El esfuerzo en competición dio su fruto más espectacular: el Venturi 400GT, un modelo que no solo se convirtió en el auto de producción más rápido de Francia, sino que también introdujo una innovación sin precedentes: fue el primer automóvil de calle en equipar frenos carbocerámicos. Para la época, un salto tecnológico comparable al paso del carburador a la inyección.
A mediados de los 90, Venturi parecía haber encontrado su lugar en el mercado de los deportivos boutique. Sin embargo, las enormes inversiones destinadas a competir internacionalmente comenzaron a pasar factura. En 1996, la empresa entró en bancarrota y fue adquirida por la firma tailandesa Nakarin Benz, que intentó sostener la marca sin modificar demasiado la esencia de los modelos.
El último intento por recuperar terreno llegó en 1998 con el Venturi Atlantique 300 Biturbo, una evolución más poderosa (310 CV) y mucho mejor terminada.
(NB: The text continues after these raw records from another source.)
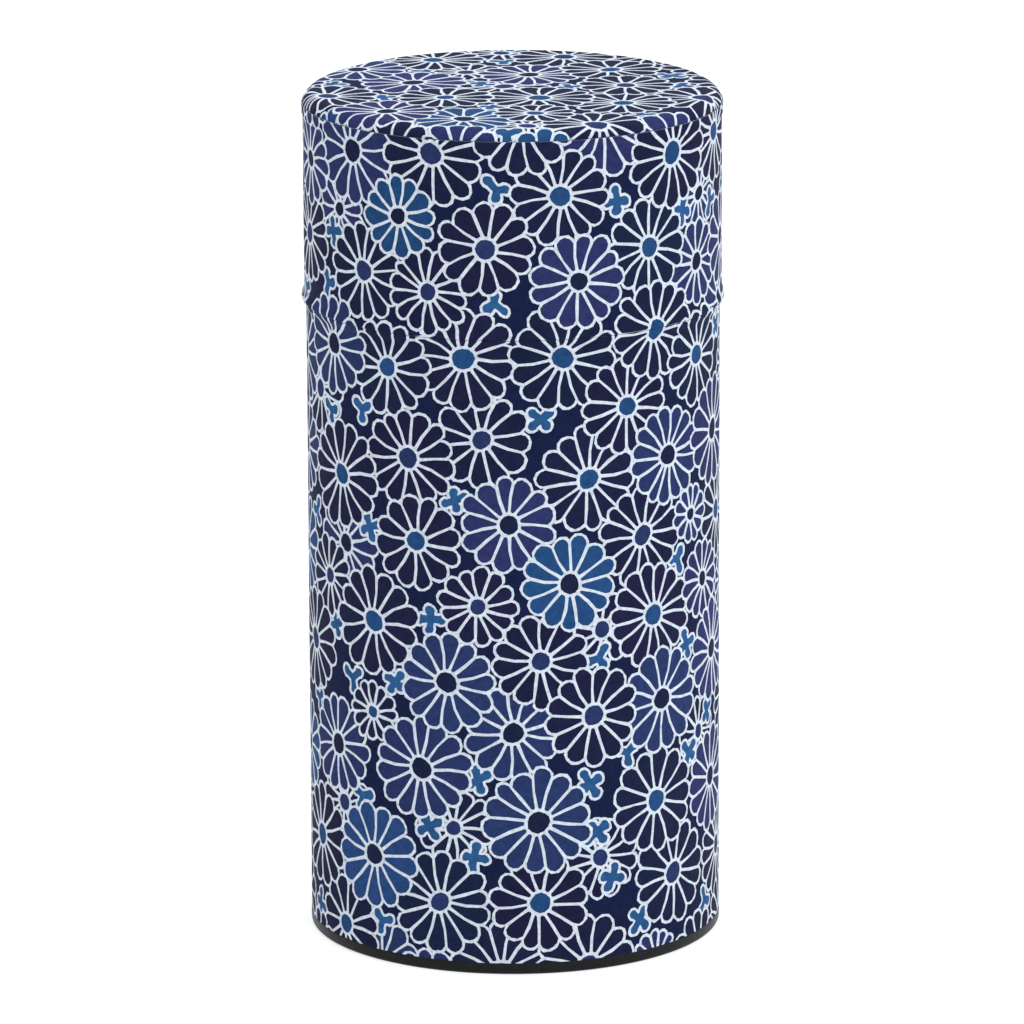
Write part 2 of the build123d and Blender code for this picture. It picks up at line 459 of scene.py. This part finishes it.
def cut(sheet, shapes):
    """The sheet in triangles, with the number of the topmost shape over each, or -1."""
    points = [Vector(p) for p in sheet.outline]
    faces = [list(range(len(points)))]
    edges = []
    for start, end in sheet.folds:
        edges.append((len(points), len(points) + 1))
        points += [Vector(start), Vector(end)]
    for outline, _ in shapes:
        faces.append(list(range(len(points), len(points) + len(outline))))
        points += [Vector(p) for p in outline]
    flat, _, triangles, _, _, origins = delaunay_2d_cdt(points, edges, faces, 0, 1e-5, True)
    kept = [k for k, origin in enumerate(origins) if 0 in origin]
    topmost = np.array([max(origins[k]) - 1 for k in kept])
    return np.array(flat), np.array([triangles[k] for k in kept]), topmost


def slab(name, sheet, flat, triangles, top, bottom):
    """A closed mesh of some of a sheet's triangles, from one lift above the surface to another.

    Its faces are the triangles of the top, those of the bottom, and then the walls."""
    used, triangles = np.unique(triangles, return_inverse=True)
    triangles = triangles.reshape(-1, 3)
    flat = flat[used]
    upper, upper_normals = sheet.place(flat, top)
    lower, lower_normals = sheet.place(flat, bottom)
    count = len(flat)
    sides = np.concatenate([triangles[:, [0, 1]], triangles[:, [1, 2]], triangles[:, [2, 0]]])
    keys = sides[:, 0] * count + sides[:, 1]
    border = sides[~np.isin(keys, sides[:, 1] * count + sides[:, 0])]
    start, end = border[:, 0], border[:, 1]
    walls = np.stack([start + count, end + count, end, start], 1)
    faces = triangles.tolist() + (triangles[:, ::-1] + count).tolist() + walls.tolist()
    mesh = bpy.data.meshes.new(name)
    mesh.from_pydata(np.concatenate([upper, lower]).tolist(), [], faces)
    mesh.polygons.foreach_set("use_smooth", [True] * (2 * len(triangles)) + [False] * len(walls))
    normals = np.zeros((len(mesh.loops), 3))
    corners = 3 * len(triangles)
    normals[:corners] = upper_normals[triangles.ravel()]
    normals[corners : 2 * corners] = -lower_normals[triangles[:, ::-1].ravel()]
    mesh.normals_split_custom_set(normals.tolist())
    return mesh


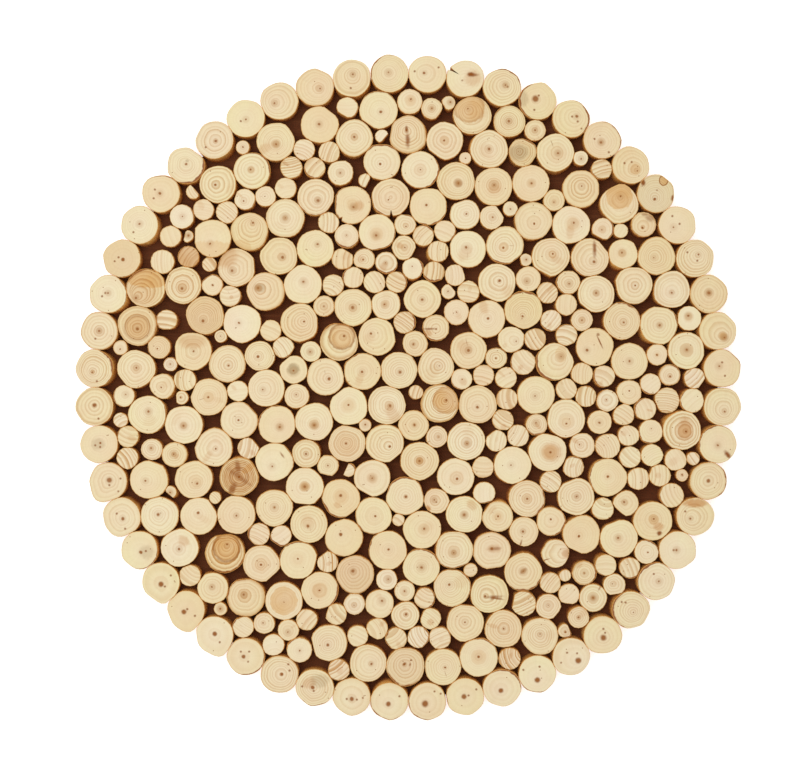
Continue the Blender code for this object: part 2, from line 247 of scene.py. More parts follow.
def kept_apart(middle, reach):
    """Outlines cut back where two neighbours would meet.

    The cut is square to the line between their middles, halfway between how far each reaches towards the
    other.
    """
    between = middle[None] - middle[:, None]
    length = np.linalg.norm(between, axis=2)
    widest = reach.max(axis=1)
    near = (length > 0) & (length < widest[:, None] + widest + 1.0)
    one, other = np.nonzero(near)
    length = length[one, other]
    toward = (between[one, other] / length[:, None]) @ spoke_way.T
    own = (reach[one] * toward).max(axis=1)
    others = (reach[other] * -toward).max(axis=1)
    cut = (own + length - others - JOINT_GAP) / 2
    limit = np.where(toward > 0.02, cut[:, None] / np.maximum(toward, 0.02), np.inf)
    nearest = np.full(reach.shape, np.inf)
    np.minimum.at(nearest, one, limit)
    return np.minimum(reach, nearest)


slice_nodes = sorted(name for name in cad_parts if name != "backing_board")
read = [(name, *face) for name in slice_nodes for face in sawn_faces(name)]
slice_node = np.array([entry[0] for entry in read])
middle = np.array([entry[1] for entry in read])
face_height = np.array([entry[2] for entry in read])
reach = np.array([entry[3] for entry in read])
on_rim = np.char.startswith(slice_node, "rim")
size = np.sqrt((reach**2).mean(axis=1))
count = len(size)
draw = np.random.default_rng(SLICE_SEED)

# The corners of rim slices, poles, sticks, dowels and twigs are worn by different angles, in radians, and the
# outlines grow a little to make up for it.
thickness_class = [on_rim, size > POLE_FROM, size > STICK_FROM, size > DOWEL_FROM]
corner_blur = np.select(thickness_class, CORNER_BLUR[:-1], CORNER_BLUR[-1])
reach = rounded(reach, corner_blur) * np.where(on_rim, RIM_GROWTH, FIELD_GROWTH)[:, None]

# Each outline also has its own bumps, waves of the third to the ninth order around it, and about a third
# have a flat where a branch was trimmed or the sawn block was split: a chord at a share of the size.
BUMP_HEIGHTS = (0.012, 0.009, 0.007, 0.006, 0.005, 0.004, 0.003)
RIM_BUMPS = 0.45
FLAT_CHANCE = 0.34
FLAT_NEAREST = (0.9, 0.8, 0.35)
FLAT_FARTHEST = 0.97

orders = 3 + np.arange(len(BUMP_HEIGHTS))
rises = np.array(BUMP_HEIGHTS) * np.where(on_rim, RIM_BUMPS, 1.0)[:, None]
heights = draw.normal(0, 1, (count, len(orders))) * rises
phases = draw.uniform(0, FULL_TURN, (count, len(orders)))
reach *= 1 + (heights[:, :, None] * np.cos(orders[:, None] * spoke_angle + phases[:, :, None])).sum(axis=1)
has_flat = draw.random(count) < np.where(on_rim, 0.0, FLAT_CHANCE)
flat_way = draw.uniform(0, FULL_TURN, count)
nearest_flat = np.select([size > POLE_FROM, size > DOWEL_FROM], FLAT_NEAREST[:-1], FLAT_NEAREST[-1])
flat_share = draw.uniform(nearest_flat, FLAT_FARTHEST)
toward_flat = np.maximum(np.cos(spoke_angle - flat_way[:, None]), 0.05)
reach = np.where(has_flat[:, None], np.minimum(reach, (size * flat_share)[:, None] / toward_flat), reach)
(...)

Aun así, arrastraba un problema difícil de ignorar: la caja de cambios del Renault 25, la misma que usaba el Lotus Esprit y que ya era conocida por su fragilidad frente a motores fuertes.
Pese a las mejoras y al renovado esfuerzo por reposicionar la marca, Venturi volvió a declararse en bancarrota en el año 2000.

Aunque parezca increíble, Venturi no desapareció. Fue adquirida por un empresario residente en Mónaco, pero su destino cambió por completo. Pasó de ser un fabricante de superdeportivos a convertirse en una marca enfocada en vehículos eléctricos exclusivos, producidos casi artesanalmente en cantidades ínfimas. Una continuidad curiosa que poco tiene que ver con los ideales originales de Godfroy y Poiraud.
Entre 1987 y 2000 se fabricaron alrededor de 700 Venturi, un volumen tan bajo que convirtió a cada unidad en una pieza rara desde el mismo momento en que salió de fábrica. Su supervivencia actual se explica, en parte, por la utilización de componentes provenientes de autos de producción masiva que facilitaron reparaciones y mantenimiento durante décadas.
Hoy, Venturi es recordada como una marca que se animó a desafiar a los gigantes sin pedir permiso. Su historia está hecha de ambición, ingenio y riesgos que a veces salieron bien y otras no, pero que construyeron un legado único en la industria francesa.
No creó un imperio, pero sí dejó algo más valioso: un mito.